The Asian Development Bank (ADB) has concluded a deal with the Myanmar government according to which the multilateral bank will provide $1 billion in loans, equity investments, guarantees and trade financing directly to private companies and projects in the country.
The money will be channeled into investment projects until 2016 in areas including logistics and connectivity, power generation, telecommunications, urban development, the financial sector and trade finance.
“It was difficult to reach an agreement,” said Maung Maung Thein, Myanmar's Deputy Minister for Finance, in a statement. “It took about two years to get the agreement after lawyers and the analysts studied the situation. It is a beginning to help domestic stock exchange companies because international stock exchange companies will enter to market soon after the enactment of stock exchange law.”
ADB director Christopher Thieme commented that the loan would be distributed immediately after the signing and that the interest rate would depend on the market price.

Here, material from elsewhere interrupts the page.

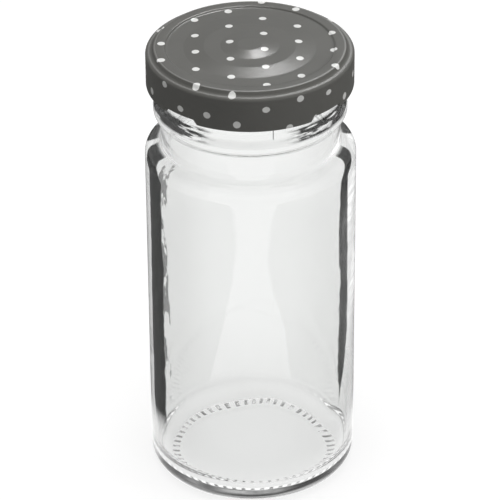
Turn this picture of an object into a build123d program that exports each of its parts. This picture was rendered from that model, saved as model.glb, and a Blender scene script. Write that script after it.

“The role of private sector investment in meeting infrastructure financing requirements and providing important expertise and technology is critical,” ADB vice chairman Stephen Groff added during the signing ceremony.
The development finance institution, which has previously lent $1 billion to Myanmar's public sector, estimates that the investment gap that needs to be filled by the Southeast Asian nation to maintain high economic growth and achieve middle-income country status by 2030 stands around $80 billion.
Thieme hinted that more loans could be provided if the project turns out to be successful.